May 5, 2019 by jzh3v@virginia.edu

Graphic showing Faculty News Weekly Round-Up at UVA School of Medicine.

UVA SOM Faculty News Weekly Round-Up
May 3, 2019

• Edward H. Egelman Elected to Prestigious National Academy of Sciences

Edward H. Egelman, PhD, of the School of Medicine, has been elected to the National Academy of Sciences, one of the highest honors for a scientist. Egelman was among 100 new members elected to the National Academy this week, bringing the number of active members to 2,347.

“This is an amazing honor,” he said. “It is truly gratifying to have my work receive such recognition.”

Egelman is Harrison Distinguished Professor in UVA’s Department of Biochemistry and Molecular Genetics. His work focuses on using cryo-electron microscopy and 3D modeling to map out the world that is far too small for even the most powerful light microscopes to see.

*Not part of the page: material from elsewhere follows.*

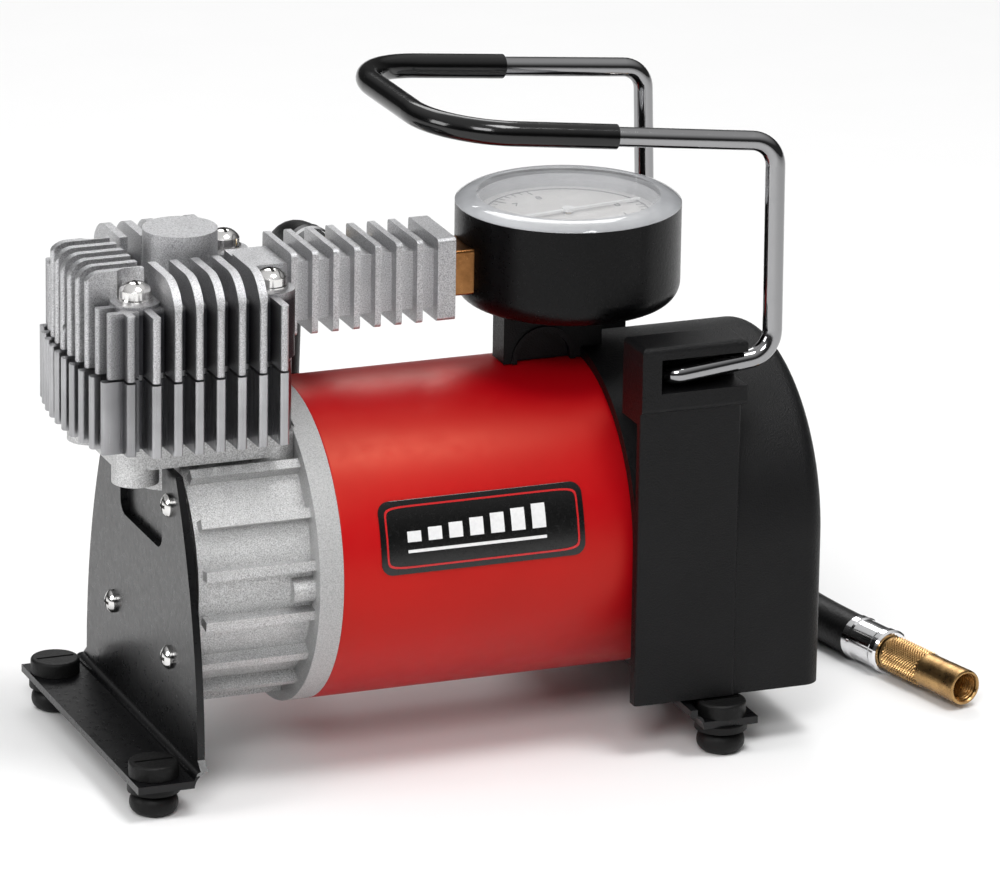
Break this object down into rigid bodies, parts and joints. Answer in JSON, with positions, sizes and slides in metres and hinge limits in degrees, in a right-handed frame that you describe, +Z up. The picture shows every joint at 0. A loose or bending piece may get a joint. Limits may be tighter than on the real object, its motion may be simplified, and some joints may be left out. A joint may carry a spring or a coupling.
{
  "type": "portable air compressor",
  "caption": "Small electric piston air compressor with finned cylinder, red motor tube, pressure gauge, wire carrying handle and a hose with a screw-on tyre valve connector.",
  "frame": {"origin": "on the ground, at the middle of the compressor's own length and width, under the motor axis", "axes": "+X along the motor from the cylinder to the rear cover, +Y to the side where the hose leaves, +Z up"},
  "size_m": [0.2477, 0.2197, 0.1773],
  "materials": {
    "black_sheet": "satin black",
    "foot_rubber": "matt",
    "zinc_screw": "bright zinc",
    "bright_casting": "grainy die casting",
    "fin_casting": "smooth extruded",
    "head_casting": "fine grainy casting",
    "dark_steel": "machined",
    "gasket": "matt",
    "brass": "turned",
    "black_plastic": "fine texture",
    "gauge_plastic": "smooth",
    "dial_face": "printed",
    "needle_white": "satin",
    "clear_lens": "polished clear plastic",
    "motor_red": "gloss",
    "label_film": "printed film",
    "magnet": "sintered",
    "copper": "enamelled wire",
    "bearing_steel": "ground",
    "carbon": "matt",
    "switch_plastic": "smooth",
    "chrome_rod": "polished",
    "grip_sleeve": "gloss",
    "hose_rubber": "satin"
  },
  "bodies": {
    "base": {"front_stand": "black_sheet", "rear_stand": "black_sheet", "rubber_feet": "foot_rubber", "stand_screws": "zinc_screw", "crankcase": "bright_casting", "crankcase_cover": "black_sheet", "cylinder_jacket": "fin_casting", "cylinder_liner": "dark_steel", "head_gasket": "gasket", "valve_plate": "dark_steel", "valve_reeds": "dark_steel", "cylinder_head": "head_casting", "head_washers": "zinc_screw", "head_screws": "zinc_screw", "outlet_manifold": "head_casting", "brass_fitting": "brass", "hose_fitting": "brass", "inlet_ferrule": "chrome_rod", "gauge_case": "gauge_plastic", "gauge_dial": "dial_face", "gauge_lens": "clear_lens", "bourdon_tube": "brass", "gauge_socket": "brass", "gauge_frame": "brass", "motor_tube": "motor_red", "label_plate": "label_film", "motor_magnets": "magnet", "end_bell": "dark_steel", "long_screws": "zinc_screw", "front_bearing": "bearing_steel", "rear_bearing": "bearing_steel", "brush_plate": "black_plastic", "carbon_brushes": "carbon", "brush_springs": "dark_steel", "rear_cover": "black_plastic", "cover_screws": "zinc_screw", "cable_gland": "foot_rubber", "switch_housing": "switch_plastic", "air_hose": "hose_rubber", "outlet_ferrule": "chrome_rod", "valve_stem": "brass", "valve_washer": "gasket"},
    "rotor": {"motor_shaft": "bearing_steel", "armature_core": "dark_steel", "armature_windings": "copper", "commutator": "copper", "crank_web": "dark_steel"},
    "piston_set": {"piston": "head_casting", "piston_ring": "gasket", "wrist_pin": "bearing_steel"},
    "rod_set": {"connecting_rod": "head_casting", "big_end_bearing": "bearing_steel", "crank_pin": "bearing_steel"},
    "needle_set": {"needle_staff": "brass", "gauge_needle": "needle_white"},
    "sector": {"sector_gear": "brass"},
    "rocker": {"switch_rocker": "switch_plastic"},
    "handle": {"handle_bar": "chrome_rod", "handle_grip": "grip_sleeve"},
    "nut": {"valve_nut": "brass"}
  },
  "joints": [
    {"name": "motor_spin", "type": "hinge", "parent": "base", "child": "rotor", "pos_m": [0, 0, 0.0561], "axis": [1, 0, 0], "continuous": true},
    {"name": "piston_slide", "type": "slide", "parent": "base", "child": "piston_set", "axis": [0, 0, 1], "range_m": [0, 0.014]},
    {"name": "rod_swing", "type": "hinge", "parent": "piston_set", "child": "rod_set", "pos_m": [-0.0665, 0, 0.0911], "axis": [1, 0, 0], "range_deg": [-9.6, 9.6]},
    {"name": "needle_turn", "type": "hinge", "parent": "base", "child": "needle_set", "pos_m": [0.0418, 0, 0.13], "axis": [0, 0, 1], "range_deg": [-270, 0]},
    {"name": "sector_turn", "type": "hinge", "parent": "base", "child": "sector", "pos_m": [0.0533, 0, 0.133], "axis": [0, 0, 1], "range_deg": [0, 37.7]},
    {"name": "switch_rock", "type": "hinge", "parent": "base", "child": "rocker", "pos_m": [0.0976, 0, 0.0641], "axis": [0, 1, 0], "range_deg": [0, 16]},
    {"name": "handle_rock", "type": "hinge", "parent": "base", "child": "handle", "pos_m": [0.0536, 0, 0.105], "axis": [0, 1, 0], "range_deg": [0, 4]},
    {"name": "nut_spin", "type": "hinge", "parent": "base", "child": "nut", "pos_m": [0.13824, -0.01842, 0.0062], "axis": [0.2316, -0.9728, 0], "continuous": true}
  ],
  "couplings": [
    {"joint": "needle_turn", "follows": "sector_turn", "ratio": -7.1429}
  ]
}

Egelman has attracted national and international headlines for discoveries such as how urinary tract infections take hold and how an almost indestructible virus survives and thrives in nearly boiling acid. One of his latest papers reveals how strange bacteria that live in soil and sediment can conduct electricity, potentially paving the way for tiny-but-ultrapowerful batteries and pacemakers without wires.

Read more: https://newsroom.uvahealth.com/…/edward-h-egelman-elected-…/

• Here’s How Cancer Hijacks Wound Healing to Create Its Own Blood Supply

Researchers at the School of Medicine have shed light on how cancers hijack the body’s natural wound-healing response to grow and spread.

The researchers have identified specific processes within endothelial cells – the cells that line blood vessels – that tumors use to build out their own blood supply. These processes are normally used by the body to repair tissue, heal injuries and grow new blood vessels, but tumors co-opt them to create blood vessels that will nourish them and feed their growth.

“A tumor is not just a ball of malignant cancer cells, right? It’s almost like a little miniature organ that creates or co-opts its own blood supply,” explained Andrew C. Dudley, PhD, of UVA’s Department of Microbiology, Immunology and Cancer Biology. “A tumor steals as it’s growing and developing. It steals physiological processes that help it along. And one of those processes is wound healing. And that’s what we’ve been studying – how the tumor subverts this process of wound healing.”

The researchers have published their findings in the Journal of Clinical Investigation. The research team consisted of James V. McCann, Lin Xiao, Dae Joong Kim, Omar F. Khan, Piotr S. Kowalski, Daniel G. Anderson, Chad V. Pecot, Salma H. Azam, Joel S. Parker, Yihsuan S. Tsai, Alisa S. Wolberg, Stephen D. Turner, Kohei Tatsumi, Nigel Mackman and Dudley.